Task directions:
Take the line that contains "Continue the OpenSCAD" and all lines after it, up to and including the last line of the data, and write them out exactly; nothing else belongs in the answer.

[start of Material for the task]

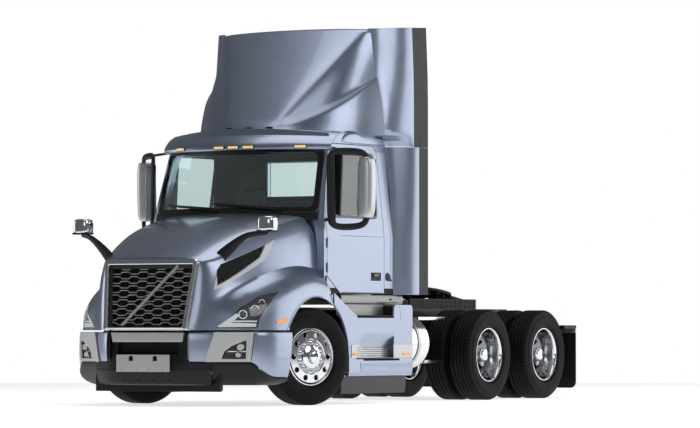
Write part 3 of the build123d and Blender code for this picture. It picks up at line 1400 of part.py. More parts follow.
with BuildPart() as hood:
    add(hood_shell.part)
    add(grille_hole, mode=Mode.SUBTRACT)
    for plug in (lamp_plug, vent_plug):
        add(plug, mode=Mode.SUBTRACT)
        add(mirror(plug, about=Plane.YZ, mode=Mode.PRIVATE), mode=Mode.SUBTRACT)
    add(screen_drum(-2 * RUNNING_GAP) & cowl_clearance, mode=Mode.SUBTRACT)
finish(hood.part, "hood")

BACKING = 6
WIRES = 13
WIRE_FIRST = 72             # height of the lowest wire in the grille's plane
WIRE_PITCH = 47.8
WIRE_WIDTH = 9
WAVE_PERIOD = 217
WAVE_HEIGHT = 10.5
WAVE_SLOPE = 13             # half the length of a slope
BRACE = ((-345, 78), (350, 660))
BRACE_WIDTH = 26


def wire(index):
    """One wavy wire of the mesh: flats that alternate in height, joined by slopes."""
    height = WIRE_FIRST + index * WIRE_PITCH
    half = GRILLE_INNER[1][0] + (GRILLE_INNER[2][0] - GRILLE_INNER[1][0]) * height / GRILLE_HEIGHT
    step = WAVE_PERIOD / 2
    count = int((half - WAVE_SLOPE) / step)
    sign = 1 if index % 2 else -1
    crest = sign if count % 2 else -sign
    line = [(-half - 6, height + crest * WAVE_HEIGHT)]
    for knot in range(-count, count + 1):
        place = knot * step
        line.append((place - WAVE_SLOPE, height + crest * WAVE_HEIGHT))
        crest = -crest
        line.append((place + WAVE_SLOPE, height + crest * WAVE_HEIGHT))
    line.append((half + 6, height + crest * WAVE_HEIGHT))
    lower = [(x, y - WIRE_WIDTH / 2) for x, y in line]
    upper = [(x, y + WIRE_WIDTH / 2) for x, y in line]
    return prism(lower + upper[::-1], grille_plane.offset(-GRILLE_DEPTH + BACKING), WIRE_WIDTH * 2)


with BuildPart() as grille:
    with BuildSketch(grille_plane) as frame_face:
        with BuildLine():
            Polyline(*GRILLE_OUTER, close=True)
        make_face()
        with BuildLine(mode=Mode.PRIVATE) as hole:
            Polyline(*GRILLE_INNER, close=True)
        make_face(hole.edges(), mode=Mode.SUBTRACT)
    extrude(frame_face.sketch, amount=-GRILLE_DEPTH)
    add(prism(GRILLE_INNER, grille_plane.offset(-GRILLE_DEPTH), BACKING))
    for index in range(WIRES):
        add(wire(index))
    (start_x, start_z), (end_x, end_z) = BRACE
    add(
        prism(
            (
                (start_x, start_z),
                (start_x + BRACE_WIDTH, start_z),
                (end_x, end_z),
                (end_x - BRACE_WIDTH, end_z),
            ),
            grille_plane.offset(-GRILLE_DEPTH + BACKING),
            WIRE_WIDTH * 3,
        )
    )
    for side in (-1, 1):
        knuckle_x = sorted((side * HINGE_KNUCKLE[0], side * HINGE_KNUCKLE[1]))
        block(
            knuckle_x,
            (aft(GRILLE_FOOT_Y + GRILLE_DEPTH - 5), aft(HOOD_PIVOT_Y)),
            (HOOD_BOTTOM + 9, HOOD_BOTTOM + 19),
        )
        block(
            knuckle_x,
            (aft(HOOD_PIVOT_Y) - HINGE_BARREL, aft(HOOD_PIVOT_Y)),
            (HOOD_PIVOT_Z, HOOD_BOTTOM + 19),
        )
        rod(
            (knuckle_x[0], aft(HOOD_PIVOT_Y), HOOD_PIVOT_Z),
            (knuckle_x[1], aft(HOOD_PIVOT_Y), HOOD_PIVOT_Z),
            HINGE_BARREL,
        )
        rod(
            (knuckle_x[0] - 1, aft(HOOD_PIVOT_Y), HOOD_PIVOT_Z),
            (knuckle_x[1] + 1, aft(HOOD_PIVOT_Y), HOOD_PIVOT_Z),
            HINGE_PIN + SEAT_GAP,
            mode=Mode.SUBTRACT,
        )
finish(grille.part, "grille")

with BuildPart() as hood_mirrors:
    arm_start, arm_end = Vector(640, aft(-1145), 1470), Vector(1000, aft(-1056), 1757)
    arm_run = arm_end - arm_start
    with Locations(Plane(origin=arm_start, z_dir=arm_run).location):
        Cone(58, 24, arm_run.length, align=(Align.CENTER, Align.CENTER, Align.MIN))
    rod(arm_end, (1075, aft(-985), 1790), 24)
    with BuildPart(mode=Mode.PRIVATE) as mirror_heads:
        block((1035, 1222), (aft(-1010), aft(-850)), (1775, 1882))
        fillet(mirror_heads.edges().filter_by(Axis.Z), 35)
        fillet(mirror_heads.faces().sort_by(Axis.Z)[-1].edges(), 18)
    add(mirror_heads.part)
    add(bonnet_form, mode=Mode.SUBTRACT)
    mirror(about=Plane.YZ)
finish(hood_mirrors.part, "hood_mirrors")
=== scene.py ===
"""Finishes and detailed pieces for a semi truck tractor unit, built around its frame.

Metres. +X is the vehicle's left, the front faces -Y, +Z is up and the ground is z = 0.
"""
from __future__ import annotations

import json
import logging
import math
from dataclasses import dataclass
from enum import Enum
from typing import Callable, Iterable, Sequence

import bmesh
import bpy
from mathutils import Matrix, Vector

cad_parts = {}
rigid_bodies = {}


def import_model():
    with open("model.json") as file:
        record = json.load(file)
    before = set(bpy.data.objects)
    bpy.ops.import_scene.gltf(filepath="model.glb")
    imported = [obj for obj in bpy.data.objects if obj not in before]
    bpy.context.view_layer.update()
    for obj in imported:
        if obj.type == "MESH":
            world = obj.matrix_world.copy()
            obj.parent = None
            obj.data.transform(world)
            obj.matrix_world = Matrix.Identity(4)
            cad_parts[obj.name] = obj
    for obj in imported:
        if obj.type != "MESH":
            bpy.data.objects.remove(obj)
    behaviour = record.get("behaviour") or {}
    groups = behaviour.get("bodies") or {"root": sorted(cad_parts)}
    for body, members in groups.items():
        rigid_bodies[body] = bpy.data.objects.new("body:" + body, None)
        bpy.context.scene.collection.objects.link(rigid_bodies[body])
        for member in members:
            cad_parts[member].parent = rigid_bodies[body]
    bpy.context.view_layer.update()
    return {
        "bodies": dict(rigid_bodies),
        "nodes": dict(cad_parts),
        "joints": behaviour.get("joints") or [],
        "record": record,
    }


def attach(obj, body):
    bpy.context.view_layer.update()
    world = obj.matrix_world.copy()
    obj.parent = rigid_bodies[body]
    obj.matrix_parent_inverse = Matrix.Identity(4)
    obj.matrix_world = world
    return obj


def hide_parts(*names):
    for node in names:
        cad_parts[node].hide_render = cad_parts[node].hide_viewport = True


LOG = logging.getLogger("tractor_unit")

Point = Sequence[float]
Outline = Sequence[Sequence[float]]

CHASSIS = "chassis"
FRONT_AXLE_Y = -2.14
MERGE = 1e-5
SHARP_ANGLE = math.radians(32)


class Side(Enum):
    """The two sides of the vehicle, by the sign of X."""

    LEFT = 1
    RIGHT = -1

    @property
    def word(self) -> str:
        """The side's name as the bodies and nodes write it."""
        return self.name.lower()


def aft(distance: float) -> float:
    """Give the y of a point this far behind the front axle."""
    return FRONT_AXLE_Y + distance


def upright(x: float = 0.0) -> Matrix:
    """Give the plane across X at this place, its own x along Y and its own y up."""
    return Matrix(((0, 0, 1, x), (1, 0, 0, 0), (0, 1, 0, 0), (0, 0, 0, 1)))


def crosswise(y: float = 0.0) -> Matrix:
    """Give the plane across Y at this place, its own x along X, its own z forward."""
    return Matrix(((1, 0, 0, 0), (0, 0, -1, y), (0, 1, 0, 0), (0, 0, 0, 1)))


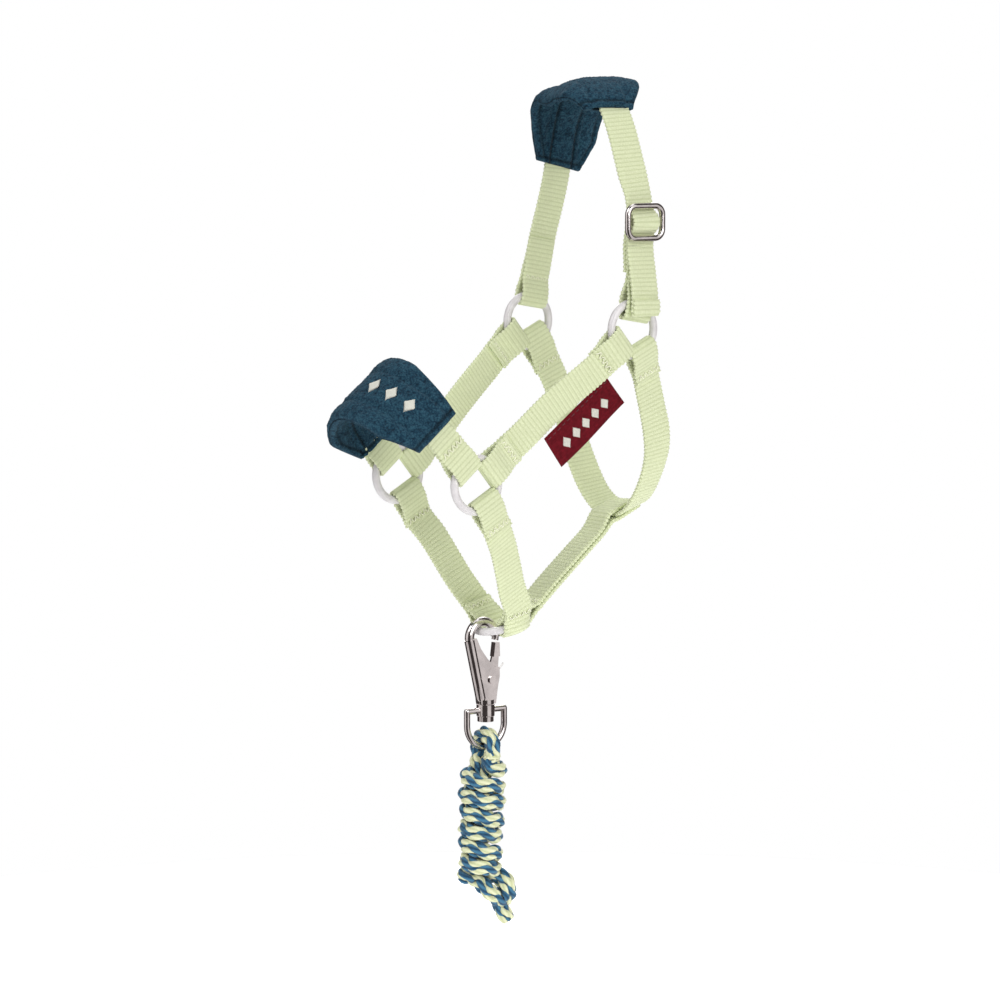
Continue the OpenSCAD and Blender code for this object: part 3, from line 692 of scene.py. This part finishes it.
# the cheek straps, half of the throat strap and the near chin strap, with their widths' directions
CHEEK_RUN = math.hypot(CHEEK[1] - NOSE[1], CHEEK[2] - NOSE[2])
THROAT = [(24.4, 4.2, -96), (23.6, 6.3, -102), (22.9, 8.3, -108.4), (21.6, 9.7, -114.6),
          (19.4, 10.3, -120), (16.6, 10.6, -125), (13.4, 10.8, -129.4), (9.8, 11, -132.8),
          (5.4, 11, -135)]
THROAT_WIDTH = [(0, 0.93, 0.36), (0, 0.94, 0.33), (0.05, 0.95, 0.3), (0, 0.97, 0.25),
                (-0.08, 0.97, 0.21), (-0.1, 0.97, 0.21), (-0.08, 0.97, 0.22),
                (-0.05, 0.96, 0.26), (0, 0.93, 0.36)]
CHIN = [(18.8, -48.4, -142.3), (16.2, -44.4, -150.3), (14, -41.4, -156.4)]
CHIN_WIDTH = [(0, 0.88, 0.47), (0, 0.9, 0.43), (0, 0.93, 0.37)]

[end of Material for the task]

Full response:
Continue the OpenSCAD and Blender code for this object: part 3, from line 692 of scene.py. This part finishes it.
# the cheek straps, half of the throat strap and the near chin strap, with their widths' directions
CHEEK_RUN = math.hypot(CHEEK[1] - NOSE[1], CHEEK[2] - NOSE[2])
THROAT = [(24.4, 4.2, -96), (23.6, 6.3, -102), (22.9, 8.3, -108.4), (21.6, 9.7, -114.6),
          (19.4, 10.3, -120), (16.6, 10.6, -125), (13.4, 10.8, -129.4), (9.8, 11, -132.8),
          (5.4, 11, -135)]
THROAT_WIDTH = [(0, 0.93, 0.36), (0, 0.94, 0.33), (0.05, 0.95, 0.3), (0, 0.97, 0.25),
                (-0.08, 0.97, 0.21), (-0.1, 0.97, 0.21), (-0.08, 0.97, 0.22),
                (-0.05, 0.96, 0.26), (0, 0.93, 0.36)]
CHIN = [(18.8, -48.4, -142.3), (16.2, -44.4, -150.3), (14, -41.4, -156.4)]
CHIN_WIDTH = [(0, 0.88, 0.47), (0, 0.9, 0.43), (0, 0.93, 0.37)]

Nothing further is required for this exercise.